Volunteering in foreign countries is not a new concept. People have been doing it for centuries. However, where in the past it was mainly missionaries and charities who contrived to support and help those seen to be in need, this opportunity is now widely available to any one of us who dares to seek it out.
Volunteering abroad is steadily growing in popularity. According to a study done in 2009, the number of volunteering projects in the top-ten countries in 2003 was 223 in comparison to 1,741 in 2007. This is a huge increase, and represents the number of people who are interested in a more integrated and meaningful experience. However, the benefits of such experiences for the actual countries and local communities involved is a controversial subject as many organisations do not prioritise this. It is your job, as a potential volunteer, to do your research and decide which organisation is providing the best opportunties for both you, and the local communities.

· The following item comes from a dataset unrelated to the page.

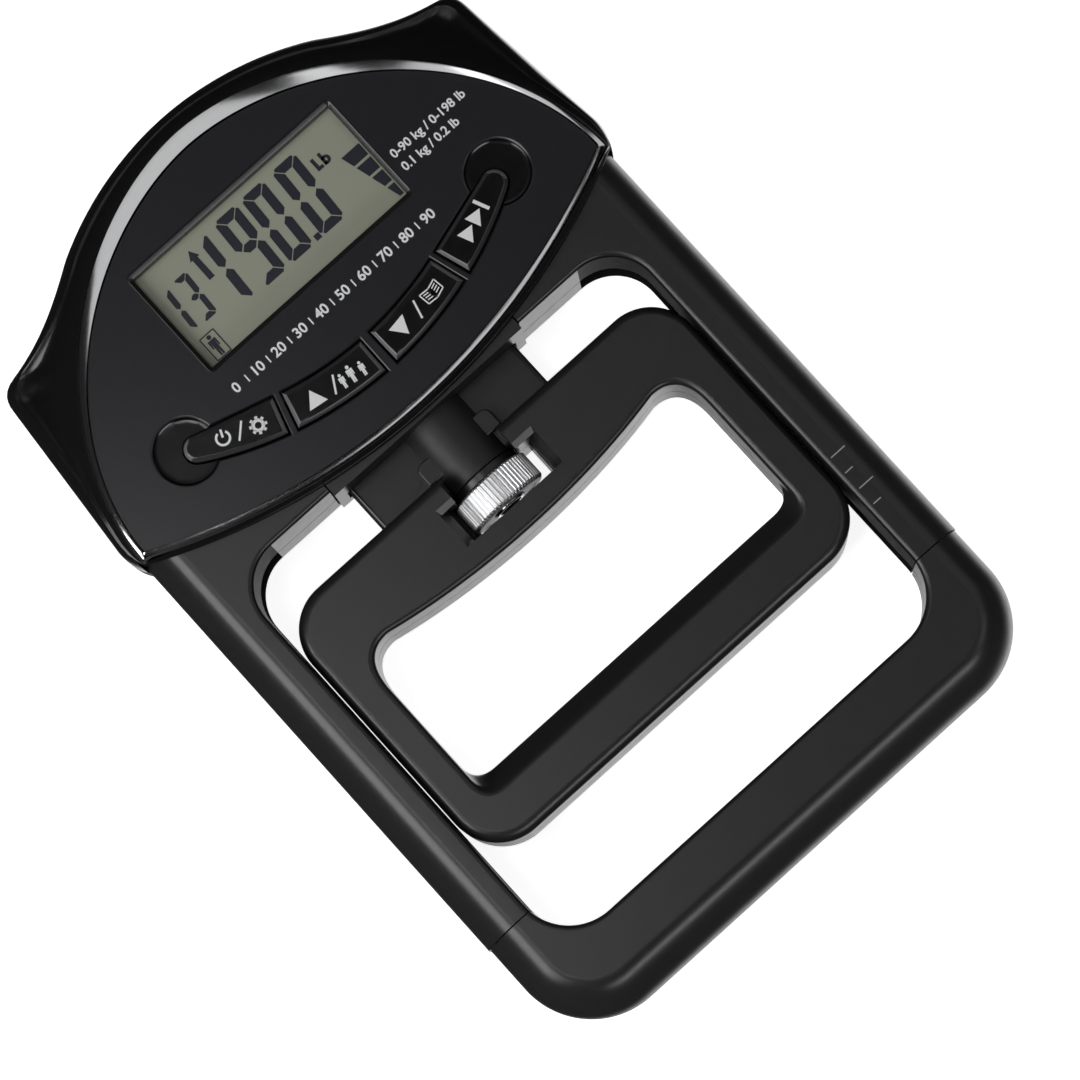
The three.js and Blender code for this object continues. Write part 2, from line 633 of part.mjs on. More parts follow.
// ---- pulling neck and screw drive --------------------------------------------------
function pullNeck() {
  const half = NECK_WIDTH / 2;
  const plate = box(-half, half, BOSS_END, NECK_TOP, NECK_BACK, NECK_FRONT);
  const legs = [-1, 1].map((side) => {
    const x = [side * 13, side * half].sort((a, b) => a - b);
    return box(x[0], x[1], -9.5, BOSS_END + 1, NECK_BACK, NECK_FRONT);
  });
  const boss = rod('y', [0, AXIS_Z], BOSS_RADIUS, BOSS_END, 23.5, 40);
  const shoulders = box(-9.2, 9.2, HANDLE_TOP + GAP, 10.4, NECK_BACK, 17);
  const bore = rod('y', [0, AXIS_Z], 6.1, -1, 22.4, 24);
  const stud = rod('y', [0, PULL_Z], 3.3, 20, 30, 16);
  return cut(union([plate, ...legs, boss, shoulders]), [bore, stud]);
}

function threadInsert() {
  const tube = rod('y', [0, AXIS_Z], 5.8, BOSS_END + 0.2, 22.1, 24);
  return cut(tube, [rod('y', [0, AXIS_Z], SCREW_RADIUS + GAP, -5, 21.6, 20)]);
}

// fluted rim: every other point of the circle is drawn in
function wheel() {
  const rim = [];
  for (let i = 0; i < 2 * KNURLS; i += 1) {
    const angle = (Math.PI * i) / KNURLS;
    const radius = WHEEL_RADIUS - (i % 2 ? 0.45 : 0);
    rim.push(v2(radius * Math.cos(angle), radius * Math.sin(angle)));
  }
  const options = { depth: WHEEL_TOP - WHEEL_BOTTOM, bevelEnabled: false };
  const fluted = new THREE.ExtrudeGeometry(new THREE.Shape(rim), options);
  fluted.rotateX(Math.PI / 2).translate(0, WHEEL_TOP, AXIS_Z);
  const recess = rod('y', [0, AXIS_Z], 6.2, WHEEL_BOTTOM - 1, WHEEL_BOTTOM + 0.9, 28);
  const bore = rod('y', [0, AXIS_Z], SCREW_RADIUS + GAP, -20, 20, 20);
  return cut(toSolid(fluted), [recess, bore]);
}

function wheelScrew() {
  const cap = rod('y', [0, AXIS_Z], 3.4, WHEEL_BOTTOM - 0.2, WHEEL_BOTTOM + 1.4, 20);
  return cut(cap, [rod('y', [0, AXIS_Z], 1.6, WHEEL_BOTTOM - 1, WHEEL_BOTTOM + 0.8, 6)]);
}

function thrustWasher() {
  const disc = rod('y', [0, AXIS_Z], 7.4, WHEEL_TOP + GAP, BOSS_END - GAP, 28);
  return cut(disc, [rod('y', [0, AXIS_Z], SCREW_RADIUS + GAP, -5, 5, 20)]);
}

piece('pull_neck', pullNeck(), 'satin');
piece('pull_stud', rod('y', [0, PULL_Z], 3, 22.8, 32, 16), 'steel');
piece('thread_insert', threadInsert(), 'brass');
piece('adjusting_wheel', wheel(), 'chrome');
piece('adjusting_screw', rod('y', [0, AXIS_Z], SCREW_RADIUS, WHEEL_BOTTOM + 1.7, 21, 20), 'steel');
piece('wheel_screw', wheelScrew(), 'chrome');
piece('thrust_washer', thrustWasher(), 'rubber');

// ---- handle ------------------------------------------------------------------------
function handleBody() {
  const half = HANDLE_WIDTH / 2;
  const outline = roundedRectangle(-half, half, HANDLE_BOTTOM, HANDLE_TOP, 10.5, 11);
  const body = pillow(outline, HANDLE_BACK, HANDLE_FRONT, 1.8, 2.4, 3);
  const windowOutline = rectangle(
    -WINDOW_WIDTH / 2 - 1.9, WINDOW_WIDTH / 2 + 1.9, WINDOW_BOTTOM - 1.4, WINDOW_TOP + 1.3);
  const bevel = pillow(windowOutline, 18, 28, 1.8, 4.5, 1);
  const channel = rod('y', [0, AXIS_Z], 7.7, WINDOW_TOP - 1, 20, 40)
    .add(box(-7.8, 7.8, WINDOW_TOP - 1, 20, AXIS_Z, 40));
  const neckHalf = NECK_WIDTH / 2 + 0.4;
  const neckSlot = box(-neckHalf, neckHalf, BOSS_END - 0.4, 20, NECK_BACK - 0.4, NECK_FRONT + 0.4);
  const legSlots = [-1, 1].map((side) => {
    const x = [side * 12.6, side * neckHalf].sort((a, b) => a - b);
    return box(x[0], x[1], -9.9, BOSS_END, NECK_BACK - 0.4, NECK_FRONT + 0.4);
  });
  const window = box(
    -WINDOW_WIDTH / 2, WINDOW_WIDTH / 2, WINDOW_BOTTOM, WINDOW_TOP, -1, 50);
  return cut(body, [
    fingerHoleCut(), window, bevel, channel, neckSlot, ...legSlots,
  ]);
}

// the hole widens towards both faces below, so that the finger bar has sloping edges
function fingerHoleCut() {
  const mid = fingerHole(HOLE_BOTTOM, 5);
  const face = fingerHole(HOLE_BOTTOM - 3.9, 4);
  const levels = [
    [face, -1], [face, HANDLE_BACK], [mid, HANDLE_BACK + 6.5],
    [mid, HANDLE_FRONT - 6.5], [face, HANDLE_FRONT], [face, HANDLE_FRONT + 1],
  ];
  return loft(levels.map(([points, z]) => ({ points, z: () => z })));
}

function handleRear() {
  const holes = HANDLE_SCREWS.map(([x, y]) => (
    screwHole(x, y, HANDLE_SCREW.from, HANDLE_SCREW.to, 1.8, 1)));
  return cut(handleBody().intersect(below(HANDLE_SPLIT - GAP / 2)), holes);
}

function handleFront() {
  const holes = HANDLE_SCREWS.map(([x, y]) => (
    rod('z', [x, y], 1 + GAP, 0, HANDLE_SCREW.to + GAP, 10)));
  return cut(handleBody().intersect(above(HANDLE_SPLIT + GAP / 2)), holes);
}

piece('handle_rear_shell', handleRear(), 'satin');
piece('handle_front_shell', handleFront(), 'satin');

// ---- fasteners ---------------------------------------------------------------------
HOUSING_SCREWS.forEach(([x, y], i) => {
  const reach = HOUSING_SCREW.to - (y > 20 ? 2.5 : 0);
  piece(`housing_screw_${i + 1}`, caseScrew(x, y, HOUSING_SCREW.from, reach), 'steel');
});
RAIL_SCREWS.forEach(([x, y], i) => {
  piece(`rail_screw_${i + 1}`, caseScrew(x, y, HOUSING_SCREW.from, HOUSING_SCREW.to), 'steel');
});
GRIP_SCREWS.forEach(([x, y], i) => {
  piece(`palm_grip_screw_${i + 1}`, caseScrew(x, y, HOUSING_SCREW.from, HOUSING_SCREW.to), 'steel');
});
HANDLE_SCREWS.forEach(([x, y], i) => {
  const screw = caseScrew(x, y, HANDLE_SCREW.from, HANDLE_SCREW.to, 1.8, 1);
  piece(`handle_screw_${i + 1}`, screw, 'steel');
});

export default dynamometer;
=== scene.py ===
"""Hand dynamometer: finishes, fine shapes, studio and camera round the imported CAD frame.

Shapes are worked out in millimetres in the CAD frame and turned into metres as they are placed.
"""
import json
import math

import bmesh
import bpy
from mathutils import Matrix, Vector


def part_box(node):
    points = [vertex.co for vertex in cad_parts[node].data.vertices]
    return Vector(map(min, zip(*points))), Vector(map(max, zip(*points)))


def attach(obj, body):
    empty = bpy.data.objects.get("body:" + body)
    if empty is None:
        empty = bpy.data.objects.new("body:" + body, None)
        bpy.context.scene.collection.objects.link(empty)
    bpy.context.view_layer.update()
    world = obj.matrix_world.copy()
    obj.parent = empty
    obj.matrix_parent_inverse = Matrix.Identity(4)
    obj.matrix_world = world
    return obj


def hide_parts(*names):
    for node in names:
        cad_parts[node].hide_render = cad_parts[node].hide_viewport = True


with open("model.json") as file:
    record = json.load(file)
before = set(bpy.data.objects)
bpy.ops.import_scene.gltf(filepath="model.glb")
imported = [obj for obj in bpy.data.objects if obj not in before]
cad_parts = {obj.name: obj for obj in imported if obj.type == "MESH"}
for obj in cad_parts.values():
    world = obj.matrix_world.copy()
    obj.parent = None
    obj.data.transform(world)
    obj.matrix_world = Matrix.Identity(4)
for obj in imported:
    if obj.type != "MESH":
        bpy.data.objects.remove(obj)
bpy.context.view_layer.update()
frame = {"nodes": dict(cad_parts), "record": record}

MM = 0.001
GAP = 0.3  # clearance between pieces
SPLIT = 10  # height of the joint between the rear and front shells
HANDLE_SPLIT = 12
AXIS_Z = 12.5  # height of the wheel's screw
CHANNEL_RADIUS = 7.7  # of the way round the boss
FAR = 200  # past the object on every side
HOUSING_SCREWS = ((-52, 66), (52, 66))
RAIL_SCREWS = ((-54.4, 12), (54.4, 12), (-54.4, -60), (54.4, -60))
PALM_SCREWS = ((-30, -87), (30, -87))
HANDLE_SCREWS = ((-44.8, -2), (44.8, -2), (-30, -51), (30, -51))
SCREW_DEPTH = 16


def span(node):
    """Lowest and highest corner of a CAD node, in millimetres."""
    return [[c / MM for c in corner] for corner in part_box(node)]


# ---- camera ------------------------------------------------------------------------
TILT_X, TILT_Y = -0.038, -0.112  # lean of the view away from straight down, radians
ROLL = math.radians(42.25)
DISTANCE = 0.9003
AIM = Vector((0, -14.8, 0)) * MM  # the point on the object that the camera turns about
SHIFT_RIGHT, SHIFT_UP = -0.12 * MM, 0.46 * MM
LENS, SENSOR = 152.33, 36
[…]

The main objective of ethical volunteering is that the project you are working on should be sustainable, whether there are foreign volunteers or not. Organisations should be looking to donate time and money to the grassroots project, both of which should be managed properly, year round. This does not need to be by foreign volunteers, in fact – it is much more sustainable long-term if the overall management is run by the local community. If the project is unable to run year round there should be a valid reason for this – perhaps it can only be a seasonal project.
1. Is there a selection interview?
2. Is there any pre-departure training?
3. Who set up and manages the project? This should always be the local community or a local charity / NGO.
4. How would the project be doing without your help? How will you contribute to their goals? Does the project really need you?
5. What proportion of the money you pay will actually go to the project directly? What is this for? Can they give you a detailed breakdown of costs?
6. What level of support is the organisation offering? Will there be a representative/ leader on the project with you? If not, why?
7. How long has this project been running? How long has it been offered by the organisation? What does the organisation add to the project?
8. What work do they anticipate you will be doing during your placement? Is this part of a longer-term plan for the project?
9. Is the work you will do sustainable after you've left? How?
10. Can you talk to past volunteers?